** TASK **
The listing below holds a line with "const extent = new" and a later line with "bpy.data.objects.remove(obj)". Write out those two lines and every line between them, exactly, and nothing else.

** MATERIAL PROVIDED **
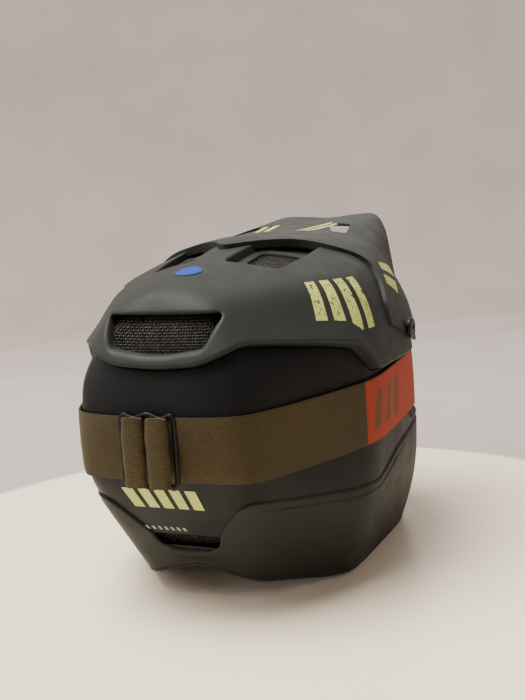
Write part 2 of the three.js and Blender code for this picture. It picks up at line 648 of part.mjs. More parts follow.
function outrigger() {
  const plate = softened([[-9, -25], [9, -25], [9, 25], [-9, 25]], 5);
  const geometry = prism(plate, 'y', -1.6, 1.6);
  const from = elasticPoint(-ELASTIC.leaves - 11, 0, 0);
  const to = gogglePoint(GOGGLE.halfWidth, 0, 6);
  const run = to.clone().sub(from);
  const length = run.length();
  geometry.scale((length - 6) / 18, 1, 1);
  const turn = Math.atan2(run.y, run.x);
  return geometry.rotateZ(turn).translate((from.x + to.x) / 2, (from.y + to.y) / 2, from.z);
}

// Three-bar slider at the back of the strap, its frame and bars in one moulding.
const SLIDER = { middle: 4, halfWidth: 23, halfHeight: 28, bar: 3.6, thick: 2.6 };
function sliderFace() {
  const lift = ELASTIC.clearance + ELASTIC.thick + 2;
  return onShell(toward(0, elevationAt(0, STRAP_LEVEL)), lift).y;
}
const rectangle = (u0, v0, u1, v1) => [[u0, v0], [u1, v0], [u1, v1], [u0, v1]];
function sliderBuckle() {
  const { halfWidth, halfHeight, bar, middle, thick } = SLIDER;
  const face = sliderFace();
  const [foot, top] = [STRAP_LEVEL - halfHeight, STRAP_LEVEL + halfHeight];
  const frame = softened(rectangle(middle - halfWidth, foot, middle + halfWidth, top), 3);
  let body = cutterY(frame, face, face + thick);
  for (const side of [-1, 1]) {
    const edges = [middle + side * bar / 2, middle + side * (halfWidth - bar)].sort((a, b) => a - b);
    const window = rectangle(edges[0], foot + bar, edges[1], top - bar);
    body = body.subtract(cutterY(window, face - 1, face + thick + 1));
  }
  return geometryOf(body);
}
// The strap's two fat folds that roll over the slider's bars.
function strapFold(middleX) {
  const half = { x: 8.6, y: 3.2 };
  const backY = sliderFace() + SLIDER.thick + 0.5;
  const outline = Array.from({ length: 20 }, (_, i) => {
    const turn = 2 * Math.PI * i / 20;
    const soft = (value) => Math.sign(value) * Math.abs(value) ** 0.6;
    return [middleX + half.x * soft(Math.cos(turn)), backY + half.y * (1 + soft(Math.sin(turn)))];
  });
  return prism(outline, 'z', STRAP_LEVEL - ELASTIC.halfWidth, STRAP_LEVEL + ELASTIC.halfWidth);
}

// ---------------------------------------------------------------- assembly
const COLORS = {
  shell: [0x585a52, 0.62, 0.05],
  trim: [0x161616, 0.9, 0],
  foam: [0x3a3a3a, 0.95, 0],
  pad: [0x24262a, 0.98, 0],
  wire: [0x2a2a2c, 0.5, 0.6],
  metal: [0x8a8c90, 0.35, 0.9],
  badge: [0x234ba0, 0.5, 0],
  web: [0x1c1c1e, 0.95, 0],
  strap: [0x6e5c36, 0.95, 0],
  plastic: [0x1e2020, 0.55, 0],
  lens: [0x4a4f52, 0.12, 0],
};
const helmet = new THREE.Group();
function add(name, geometry, look) {
  const [color, roughness, metalness] = COLORS[look];
  const mesh = new THREE.Mesh(geometry, new THREE.MeshStandardMaterial({ color, roughness, metalness }));
  mesh.name = name;
  helmet.add(mesh);
}
function addPair(name, geometry, look, builtSide) {
  const other = builtSide === 'left' ? 'right' : 'left';
  add(`${name}_${builtSide}`, geometry, look);
  add(`${name}_${other}`, mirrorX(geometry.index ? geometry : mergeVertices(geometry)), look);
}

add('outer_shell', outerShell(), 'shell');
add('visor', visor(), 'shell');
addPair('visor_screw', visorScrew(), 'plastic', 'left');
add('foam_liner', mainLiner(), 'foam');
add('chin_bar_foam', chinBarFoam(), 'foam');
add('rear_vent_mesh', meshPlate(REAR_VENT, 'y', 90, 220), 'wire');
addPair('crown_vent_mesh_rear', meshPlate(CROWN_VENT_REAR, 'z', 180, SKY), 'wire', 'right');
addPair('crown_vent_mesh_front', meshPlate(CROWN_VENT_FRONT, 'z', 180, SKY), 'wire', 'right');
add('mouth_grille', mouthGrille(), 'plastic');
add('eye_port_trim', eyePortTrim(), 'trim');
add('bottom_trim', bottomTrim(), 'trim');
add('badge', badge(), 'badge');
add('crown_pad', crownPad(), 'pad');
add('cheek_pad_left', cheekPad(1), 'pad');
add('cheek_pad_right', cheekPad(-1), 'pad');
add('neck_roll', neckRoll(), 'pad');
add('chin_strap_short', shortWeb(), 'web');
add('chin_strap_long', longWeb(), 'web');
add('chin_strap_tail', webTail(), 'web');
add('d_ring_upper', dRing(RING.drop - 4), 'metal');
add('d_ring_lower', dRing(RING.drop + 1), 'metal');
addPair('strap_rivet', strapRivet(), 'metal', 'left');
add('goggle_frame', goggleFrame(), 'plastic');
add('goggle_lens', goggleLens(), 'lens');
add('goggle_foam', goggleFoam(), 'pad');
addPair('goggle_outrigger', outrigger(), 'plastic', 'left');
add('goggle_strap', elasticStrap(), 'strap');
add('strap_slider', sliderBuckle(), 'plastic');
add('strap_fold_left', strapFold(13), 'strap');
add('strap_fold_right', strapFold(-6), 'strap');

const extent = new THREE.Box3().setFromObject(helmet);
helmet.position.set(0, -(extent.min.y + extent.max.y) / 2, -extent.min.z);

export default helmet;
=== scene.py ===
"""Looks of a full-face gravity helmet with goggles worn round it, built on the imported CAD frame.

Shapes are worked out in millimetres round the head, +Z up, with the helmet looking along -Y and the
wearer's right at -X. mesh_from() moves them into the CAD frame and into metres.
"""

import math

import bmesh
import bpy
import numpy as np
from mathutils import Matrix, Vector


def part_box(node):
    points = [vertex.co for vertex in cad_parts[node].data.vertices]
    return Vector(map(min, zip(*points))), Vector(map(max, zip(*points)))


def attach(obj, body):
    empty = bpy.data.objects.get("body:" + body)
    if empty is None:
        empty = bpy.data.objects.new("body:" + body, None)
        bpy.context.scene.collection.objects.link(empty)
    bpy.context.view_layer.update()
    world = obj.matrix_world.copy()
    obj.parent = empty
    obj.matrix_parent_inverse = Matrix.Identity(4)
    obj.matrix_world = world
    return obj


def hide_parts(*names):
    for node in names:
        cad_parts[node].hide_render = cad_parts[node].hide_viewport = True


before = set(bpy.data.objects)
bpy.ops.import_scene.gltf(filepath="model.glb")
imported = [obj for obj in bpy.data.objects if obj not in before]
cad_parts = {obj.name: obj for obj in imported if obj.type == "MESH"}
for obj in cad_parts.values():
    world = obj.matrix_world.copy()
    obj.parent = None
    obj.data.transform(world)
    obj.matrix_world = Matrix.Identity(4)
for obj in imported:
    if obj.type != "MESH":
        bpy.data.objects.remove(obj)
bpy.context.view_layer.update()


def middle_of(node):
    """The middle of a CAD node's box, millimetres."""
    low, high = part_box(node)
    return np.array((low + high) / 2) * 1000


# ---------------------------------------------------------------- driving dimensions, millimetres
CORE = np.array((0.0, -19.0, 124.0))   # the point that the shell's radius is measured from
HALF_WIDTH, REACH_REAR, REACH_FRONT, REACH_UP, REACH_DOWN = 120, 160, 192, 140, 198
ROUNDNESS = 2.9                        # exponent of the superellipsoid
CREASE = 40                            # how sharply the facets meet
FACETS = [                             # outward direction, mirrored in x, and reach from CORE
    ((0, 0, 1), 138),                  # crown
    ((0, 0.18, 0.98), 135),            # rear plateau
    ((0.30, 0.20, 0.93), 133),         # plateau bevel
    ((0.72, 0.42, 0.55), 137.8),       # shoulder
    ((0, 0.92, 0.38), 162.6),          # rear vent face
    ((0.9135, 0.407, 0), 122.3),       # waist, rear quarter
    ((0, 0.94, -0.34), 147.2),         # back of the neck
    ((0, 0.84, -0.54), 140.7),         # neck roll-in
    ((0.68, 0.55, -0.48), 136.5),      # lower rear quarter
    ((0, -0.80, 0.60), 149.4),         # brow
    ((0, -0.85, -0.52), 187.7),        # underside of the chin bar
    ((0.93, 0, -0.36), 129.5),         # jaw side
    ((0.75, -0.66, 0), 166.1),         # corner of the chin bar
]
WALL = 4
PANEL_STEP = 2
CROWN_STEP = 7
LIP_FLARE = 5
LIP_ROUND = 2.4                        # radius of the crown layer's lip
CROWN_ARC = 170                        # about the length of the crown from its lip to the top
STRAP_LEVEL = 129
ANCHOR_LEVEL = 64                      # height of the chin strap's rivets
SHIFT = middle_of("strap_rivet_left") * (0, 1, 1) - (0, 0, ANCHOR_LEVEL)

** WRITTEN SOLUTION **
const extent = new THREE.Box3().setFromObject(helmet);
helmet.position.set(0, -(extent.min.y + extent.max.y) / 2, -extent.min.z);

export default helmet;
=== scene.py ===
"""Looks of a full-face gravity helmet with goggles worn round it, built on the imported CAD frame.

Shapes are worked out in millimetres round the head, +Z up, with the helmet looking along -Y and the
wearer's right at -X. mesh_from() moves them into the CAD frame and into metres.
"""

import math

import bmesh
import bpy
import numpy as np
from mathutils import Matrix, Vector


def part_box(node):
    points = [vertex.co for vertex in cad_parts[node].data.vertices]
    return Vector(map(min, zip(*points))), Vector(map(max, zip(*points)))


def attach(obj, body):
    empty = bpy.data.objects.get("body:" + body)
    if empty is None:
        empty = bpy.data.objects.new("body:" + body, None)
        bpy.context.scene.collection.objects.link(empty)
    bpy.context.view_layer.update()
    world = obj.matrix_world.copy()
    obj.parent = empty
    obj.matrix_parent_inverse = Matrix.Identity(4)
    obj.matrix_world = world
    return obj


def hide_parts(*names):
    for node in names:
        cad_parts[node].hide_render = cad_parts[node].hide_viewport = True


before = set(bpy.data.objects)
bpy.ops.import_scene.gltf(filepath="model.glb")
imported = [obj for obj in bpy.data.objects if obj not in before]
cad_parts = {obj.name: obj for obj in imported if obj.type == "MESH"}
for obj in cad_parts.values():
    world = obj.matrix_world.copy()
    obj.parent = None
    obj.data.transform(world)
    obj.matrix_world = Matrix.Identity(4)
for obj in imported:
    if obj.type != "MESH":
        bpy.data.objects.remove(obj)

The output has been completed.